Analysis of the effects of orbital parameters and phase angle on missions to near-Earth asteroids

In this thesis will be analysed a strategy of optimization of trajectories for missions to near-Earth asteroids. Near-Earth Asteroids, also known as NEA, are a class of asteroids of sizes ranging from meters to tens of kilometres that orbit the Sun and whose orbits come close to that of Earth's, and this aspect makes them interesting, firstly in order to monitor their positions and predict eventual potential impacts with Earth. In addition, NEAs are interesting both from the perspective of studying the genesis of the Solar System and the life on our planet, and with the aim of a space economy also based on the extraction of the minerals they contain.
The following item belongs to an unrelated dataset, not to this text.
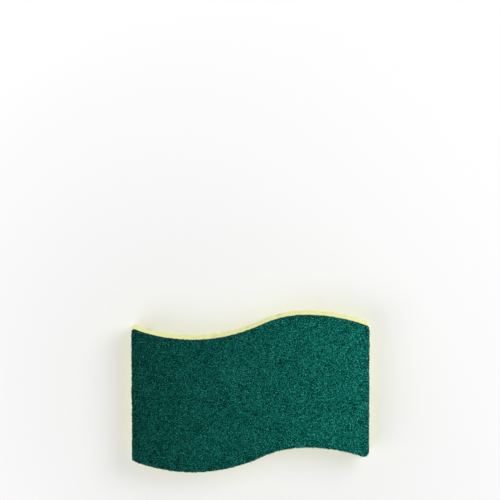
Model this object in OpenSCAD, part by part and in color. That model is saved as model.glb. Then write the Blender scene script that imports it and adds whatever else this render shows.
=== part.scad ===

With the continuous discovery of new NEAs through sky observations, employing electrical propulsion becomes advantageous. Unlike chemical propulsion, it significantly reduces propellant consumption, leading to a substantial savings in missions. The mission analysed in this thesis is scheduled to start at the beginning of 2028. A technique known as optimal control theory, with indirect methods of resolution of the fundamental equations, which are characterized by a significant numeric precision, with a low number of parameters and limited time of calculation, is used to optimise trajectories: through the definition of additional equations to be aggregated to the system of differential equations governing the problem, it is possible to minimise a cost function representing the parameter to be optimised, in this case the mass at the end of the journey. Using a list of asteroids with a close passage to Earth in the next few years, they were first ranked by scores and then trajectories were optimised to find the optimal launch window to maximise the final mass. Furthermore, it was analysed how the variation of orbital parameters and phase angle impact trajectory optimization, highlighting which asteroids may be easier to reach in terms of cost. The objective was to optimize the trajectory in a way that required the least amount of propellant, showcasing the practical application of the research findings.